**Task details:**
For each line below that includes the word "object", make a copy.

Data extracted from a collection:
* * * * * * * * *

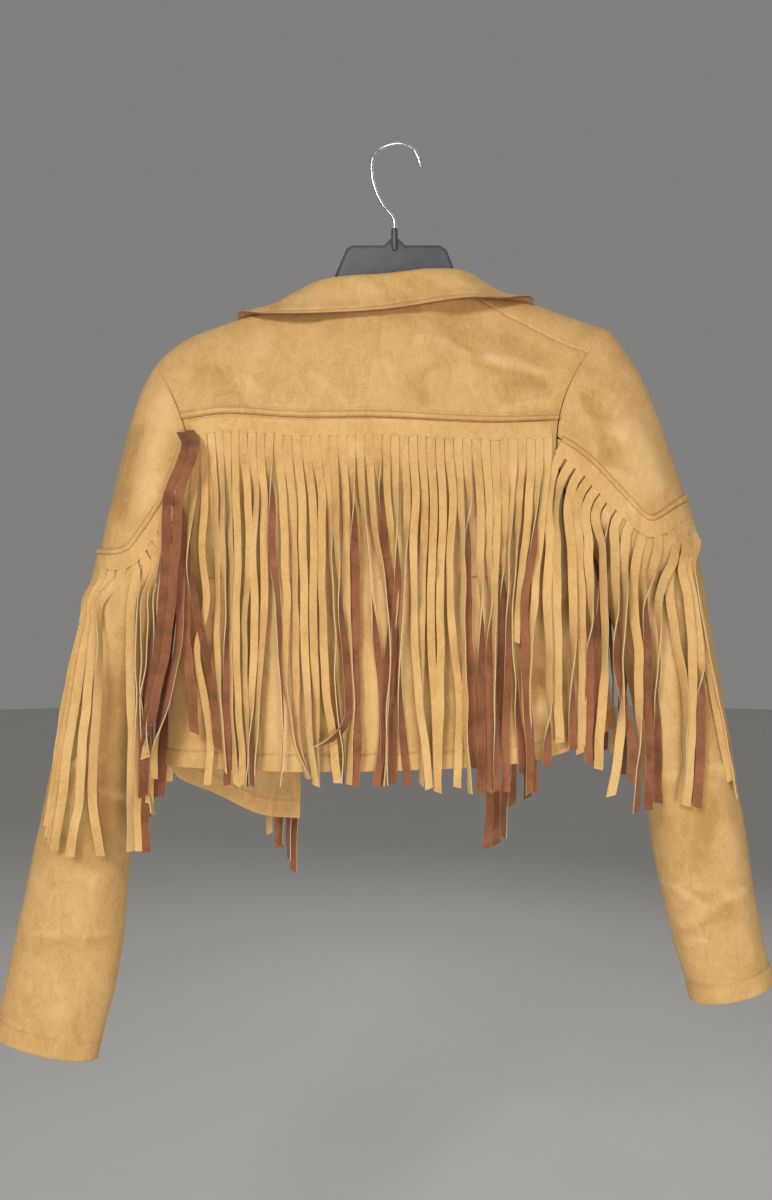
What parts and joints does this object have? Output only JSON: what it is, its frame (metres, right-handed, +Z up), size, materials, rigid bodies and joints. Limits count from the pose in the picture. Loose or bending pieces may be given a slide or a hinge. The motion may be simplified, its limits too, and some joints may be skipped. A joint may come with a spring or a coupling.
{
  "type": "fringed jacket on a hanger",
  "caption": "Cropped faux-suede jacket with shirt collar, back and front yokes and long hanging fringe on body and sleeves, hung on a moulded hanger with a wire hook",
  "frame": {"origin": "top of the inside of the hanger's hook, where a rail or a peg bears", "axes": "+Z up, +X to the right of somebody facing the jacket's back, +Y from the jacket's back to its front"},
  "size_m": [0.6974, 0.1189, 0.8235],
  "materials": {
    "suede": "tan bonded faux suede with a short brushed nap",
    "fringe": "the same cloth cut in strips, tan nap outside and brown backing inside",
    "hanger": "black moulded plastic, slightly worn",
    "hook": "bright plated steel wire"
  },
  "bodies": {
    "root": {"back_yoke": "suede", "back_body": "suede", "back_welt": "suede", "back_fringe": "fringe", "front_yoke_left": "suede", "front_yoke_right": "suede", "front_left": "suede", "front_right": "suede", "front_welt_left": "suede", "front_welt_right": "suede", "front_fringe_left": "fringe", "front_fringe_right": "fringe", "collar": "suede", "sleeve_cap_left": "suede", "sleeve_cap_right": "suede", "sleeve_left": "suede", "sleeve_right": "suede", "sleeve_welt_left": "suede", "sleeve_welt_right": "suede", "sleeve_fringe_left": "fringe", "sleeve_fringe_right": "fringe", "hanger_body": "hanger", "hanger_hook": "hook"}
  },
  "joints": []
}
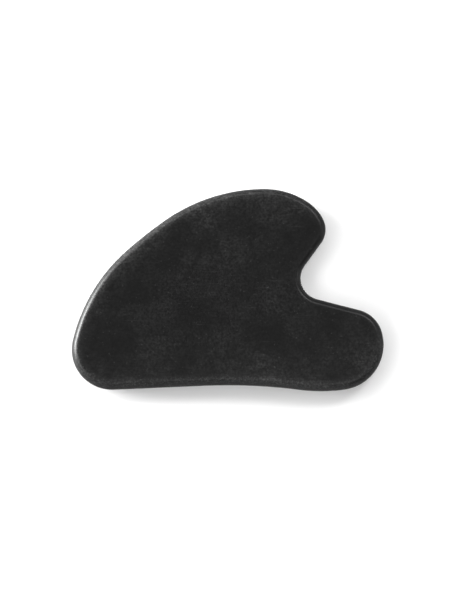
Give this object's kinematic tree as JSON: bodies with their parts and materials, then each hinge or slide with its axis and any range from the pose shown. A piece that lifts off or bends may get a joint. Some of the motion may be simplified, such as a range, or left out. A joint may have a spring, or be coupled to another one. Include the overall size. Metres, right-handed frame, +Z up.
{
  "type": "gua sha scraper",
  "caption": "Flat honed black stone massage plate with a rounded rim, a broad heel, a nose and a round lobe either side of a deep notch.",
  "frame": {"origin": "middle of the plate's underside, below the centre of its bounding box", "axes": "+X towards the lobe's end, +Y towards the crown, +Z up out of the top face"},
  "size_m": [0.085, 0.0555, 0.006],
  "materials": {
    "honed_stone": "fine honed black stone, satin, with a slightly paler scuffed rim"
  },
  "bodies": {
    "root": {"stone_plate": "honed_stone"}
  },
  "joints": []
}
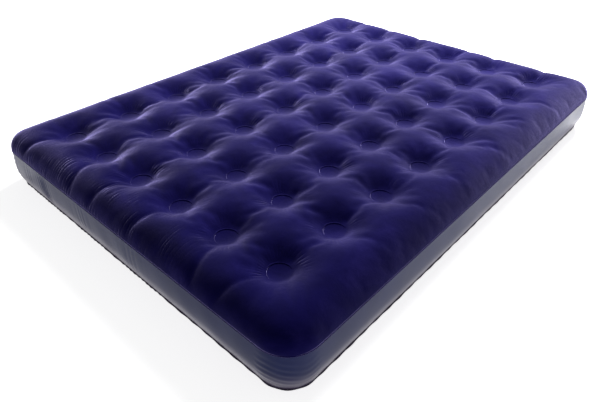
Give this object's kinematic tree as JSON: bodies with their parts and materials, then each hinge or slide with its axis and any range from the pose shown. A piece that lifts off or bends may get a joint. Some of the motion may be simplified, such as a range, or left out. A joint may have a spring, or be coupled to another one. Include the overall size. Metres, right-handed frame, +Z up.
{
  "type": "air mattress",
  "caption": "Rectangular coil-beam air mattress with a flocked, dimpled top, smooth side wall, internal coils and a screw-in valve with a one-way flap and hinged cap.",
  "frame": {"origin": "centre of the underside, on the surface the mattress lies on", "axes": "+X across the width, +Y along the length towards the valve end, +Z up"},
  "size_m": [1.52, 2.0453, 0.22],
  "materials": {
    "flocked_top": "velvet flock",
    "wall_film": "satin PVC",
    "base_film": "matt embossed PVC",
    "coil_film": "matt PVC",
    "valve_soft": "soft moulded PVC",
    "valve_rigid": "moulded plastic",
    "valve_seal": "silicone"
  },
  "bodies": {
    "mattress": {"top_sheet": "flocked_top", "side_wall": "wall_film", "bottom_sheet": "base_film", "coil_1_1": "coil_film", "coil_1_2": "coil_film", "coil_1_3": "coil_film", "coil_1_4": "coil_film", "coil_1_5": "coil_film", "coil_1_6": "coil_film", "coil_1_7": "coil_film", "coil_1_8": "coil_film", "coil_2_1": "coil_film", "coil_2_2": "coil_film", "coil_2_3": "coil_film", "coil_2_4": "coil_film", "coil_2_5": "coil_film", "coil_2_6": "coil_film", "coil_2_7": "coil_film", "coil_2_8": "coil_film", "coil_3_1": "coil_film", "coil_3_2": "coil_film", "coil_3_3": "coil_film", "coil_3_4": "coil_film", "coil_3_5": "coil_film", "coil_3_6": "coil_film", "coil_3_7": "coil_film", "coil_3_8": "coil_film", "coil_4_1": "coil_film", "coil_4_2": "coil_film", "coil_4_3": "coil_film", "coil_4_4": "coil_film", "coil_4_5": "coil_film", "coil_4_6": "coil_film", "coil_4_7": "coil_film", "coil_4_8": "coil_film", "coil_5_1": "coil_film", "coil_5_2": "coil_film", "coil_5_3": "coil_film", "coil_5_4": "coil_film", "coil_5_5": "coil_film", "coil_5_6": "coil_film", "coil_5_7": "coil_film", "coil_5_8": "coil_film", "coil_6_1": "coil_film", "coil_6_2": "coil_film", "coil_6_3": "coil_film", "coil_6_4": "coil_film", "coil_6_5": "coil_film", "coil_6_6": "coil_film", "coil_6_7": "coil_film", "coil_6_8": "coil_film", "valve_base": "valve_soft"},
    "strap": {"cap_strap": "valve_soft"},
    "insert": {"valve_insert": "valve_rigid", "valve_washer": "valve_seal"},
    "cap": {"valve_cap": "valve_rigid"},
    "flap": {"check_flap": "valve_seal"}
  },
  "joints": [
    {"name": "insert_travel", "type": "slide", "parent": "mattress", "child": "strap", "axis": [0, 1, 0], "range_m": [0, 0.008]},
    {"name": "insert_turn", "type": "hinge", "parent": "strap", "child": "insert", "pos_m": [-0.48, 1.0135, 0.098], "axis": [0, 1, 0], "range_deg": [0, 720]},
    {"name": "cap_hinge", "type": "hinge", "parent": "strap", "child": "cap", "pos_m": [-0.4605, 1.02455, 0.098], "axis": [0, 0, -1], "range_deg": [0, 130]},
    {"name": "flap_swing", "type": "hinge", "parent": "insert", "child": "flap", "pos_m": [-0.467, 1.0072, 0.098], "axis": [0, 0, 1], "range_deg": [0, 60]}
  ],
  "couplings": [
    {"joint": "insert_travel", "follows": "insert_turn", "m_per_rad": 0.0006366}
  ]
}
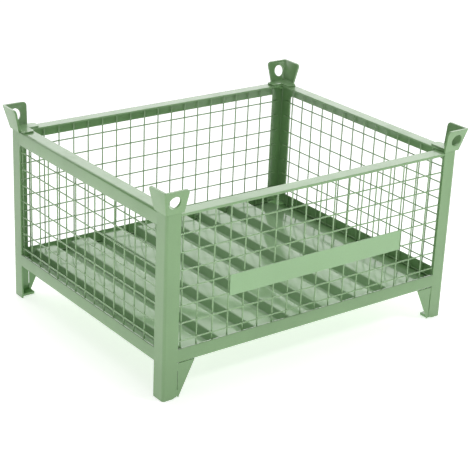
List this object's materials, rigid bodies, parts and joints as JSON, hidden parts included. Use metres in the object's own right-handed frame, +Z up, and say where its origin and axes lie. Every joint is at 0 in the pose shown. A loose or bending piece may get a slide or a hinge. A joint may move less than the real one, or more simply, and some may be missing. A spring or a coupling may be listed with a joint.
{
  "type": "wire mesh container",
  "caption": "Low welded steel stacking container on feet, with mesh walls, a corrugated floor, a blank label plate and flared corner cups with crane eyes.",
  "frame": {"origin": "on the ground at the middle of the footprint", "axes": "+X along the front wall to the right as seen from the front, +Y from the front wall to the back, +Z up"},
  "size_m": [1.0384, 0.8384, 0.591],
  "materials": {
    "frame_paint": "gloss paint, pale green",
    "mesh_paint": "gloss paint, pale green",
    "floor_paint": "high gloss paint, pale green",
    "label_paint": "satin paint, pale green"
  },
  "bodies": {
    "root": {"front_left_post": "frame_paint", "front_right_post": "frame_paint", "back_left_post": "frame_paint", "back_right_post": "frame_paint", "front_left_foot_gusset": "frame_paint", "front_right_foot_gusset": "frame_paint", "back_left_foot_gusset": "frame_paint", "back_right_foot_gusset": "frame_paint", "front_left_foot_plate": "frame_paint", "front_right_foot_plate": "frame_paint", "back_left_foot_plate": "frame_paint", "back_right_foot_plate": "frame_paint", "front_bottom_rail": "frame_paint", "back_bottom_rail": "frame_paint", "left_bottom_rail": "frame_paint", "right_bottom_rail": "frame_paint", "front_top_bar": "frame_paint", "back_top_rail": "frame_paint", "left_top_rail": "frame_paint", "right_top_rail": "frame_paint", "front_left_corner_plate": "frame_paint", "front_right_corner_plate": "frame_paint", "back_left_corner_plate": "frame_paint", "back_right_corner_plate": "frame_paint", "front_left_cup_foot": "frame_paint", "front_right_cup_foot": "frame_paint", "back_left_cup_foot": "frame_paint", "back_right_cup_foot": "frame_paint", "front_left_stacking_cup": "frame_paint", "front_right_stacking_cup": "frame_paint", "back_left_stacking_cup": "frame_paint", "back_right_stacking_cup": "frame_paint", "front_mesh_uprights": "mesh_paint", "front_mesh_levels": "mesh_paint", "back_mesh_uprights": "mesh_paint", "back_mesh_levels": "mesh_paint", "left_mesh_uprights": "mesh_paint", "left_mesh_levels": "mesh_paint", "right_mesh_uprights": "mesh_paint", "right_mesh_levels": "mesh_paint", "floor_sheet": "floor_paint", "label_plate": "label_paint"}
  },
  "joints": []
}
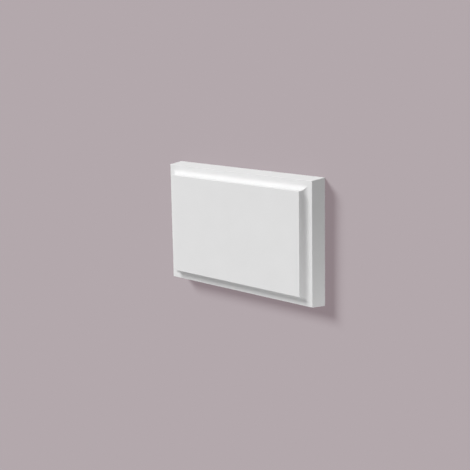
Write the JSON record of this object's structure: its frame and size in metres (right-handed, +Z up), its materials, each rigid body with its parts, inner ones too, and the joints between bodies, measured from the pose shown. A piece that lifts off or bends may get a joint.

* * * * * * * * *

**Finished task:**
What parts and joints does this object have? Output only JSON: what it is, its frame (metres, right-handed, +Z up), size, materials, rigid bodies and joints. Limits count from the pose in the picture. Loose or bending pieces may be given a slide or a hinge. The motion may be simplified, its limits too, and some joints may be skipped. A joint may come with a spring or a coupling.
Give this object's kinematic tree as JSON: bodies with their parts and materials, then each hinge or slide with its axis and any range from the pose shown. A piece that lifts off or bends may get a joint. Some of the motion may be simplified, such as a range, or left out. A joint may have a spring, or be coupled to another one. Include the overall size. Metres, right-handed frame, +Z up.
Give this object's kinematic tree as JSON: bodies with their parts and materials, then each hinge or slide with its axis and any range from the pose shown. A piece that lifts off or bends may get a joint. Some of the motion may be simplified, such as a range, or left out. A joint may have a spring, or be coupled to another one. Include the overall size. Metres, right-handed frame, +Z up.
List this object's materials, rigid bodies, parts and joints as JSON, hidden parts included. Use metres in the object's own right-handed frame, +Z up, and say where its origin and axes lie. Every joint is at 0 in the pose shown. A loose or bending piece may get a slide or a hinge. A joint may move less than the real one, or more simply, and some may be missing. A spring or a coupling may be listed with a joint.
Write the JSON record of this object's structure: its frame and size in metres (right-handed, +Z up), its materials, each rigid body with its parts, inner ones too, and the joints between bodies, measured from the pose shown. A piece that lifts off or bends may get a joint.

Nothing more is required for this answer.